Professor Sahlberg has been a teacher, educator and policy adviser in Finland, and wrote the book Finnish Lessons 2.0: What can the world learn from educational change in Finland.

He told an audience of education leaders in Sydney on Thursday that it is just a theory, but research on the intrusion of digital technology is ramping up. Studies such as Growing Up Digital in Canada were reporting disturbing preliminary results, he said, with some making the argument that digital immersion changes the way children think and process information in a way that may make deeper learning difficult.

"We're going to see with in the future, a next five years, a war between these kind of research studies, trying to show that doing more screen time [in the classroom] at the time when it's already controlling the lives of young people doesn't make any sense; and then the tech companies will say if you build your teaching and learning around the technology you will decrease the dropout rate and increase the graduation rates - we' re going to see a lot of that in the future."

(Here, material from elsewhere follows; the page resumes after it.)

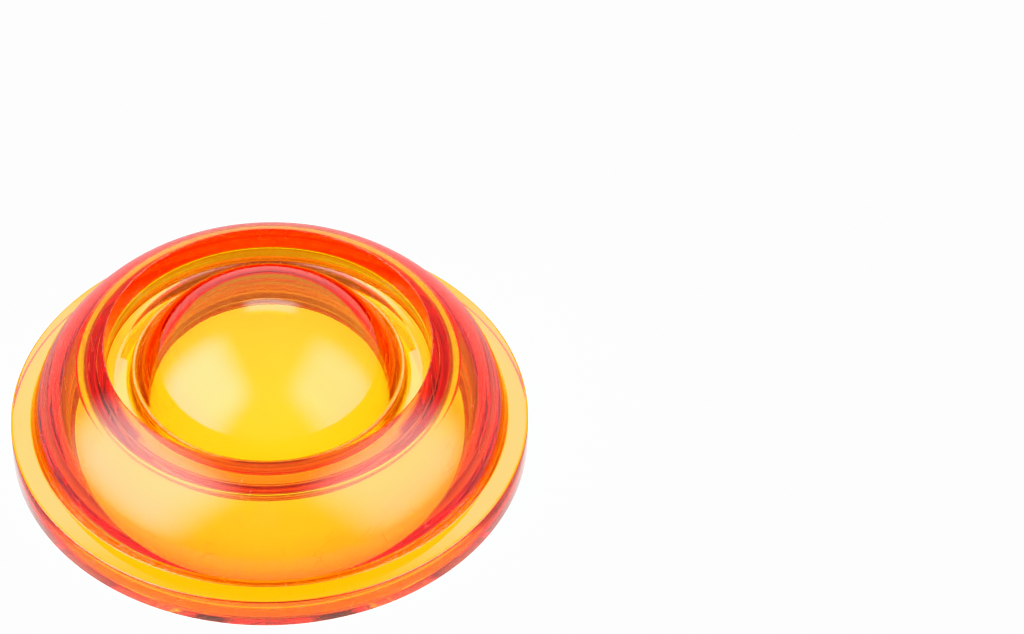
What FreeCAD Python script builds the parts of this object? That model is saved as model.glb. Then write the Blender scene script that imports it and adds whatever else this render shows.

A frequent visitor to Australia, he is not here to sell the popular line that Finland is the perfect education system, and in fact argues that NSW could teach Finland a thing or two.

"I don't think that Finland has the magic answer to education or anything – no country whatsoever has that. In a way that's a myth."

What Finland does get right, he says, is its child-focused approach, with an emphasis on play, a later school starting age (7), and letting each child develop at their own pace.

"This conversation of having an extended childhood where children can play and be themselves, learn to be with other people – was recognised an important thing [in Finland].

"One thing that distinguishes Australia and Finland is we have much less concern about academic performance in the early years than you have here."

But he said Finland's student population was changing significantly due to increased migration, from almost zero immigrants 20 years ago to around 7 per cent and rising today.

"I think Finland can learn a great deal from Australia, NSW in particular. About what the system should do to be good for everybody, good for Aboriginal and minority children. This is something we are learning in my country right now."

Professor Sahlberg is in Sydney following a tour of regional and remote schools with Education Minister Adrian Piccoli, giving a speech on Thursday about the results of a study of the NSW school system that he supervised at Harvard. He said Australia has a far better system than the US.

An article by a US academic William Doyle who lived for six months in Finland published by Fairfax Media – Why Finland has the best schools – remains among the best read articles on the SMH website. Professor Sahlberg chuckled when I told him this.

"That was my friend," he said. "He's writing from the position of an American."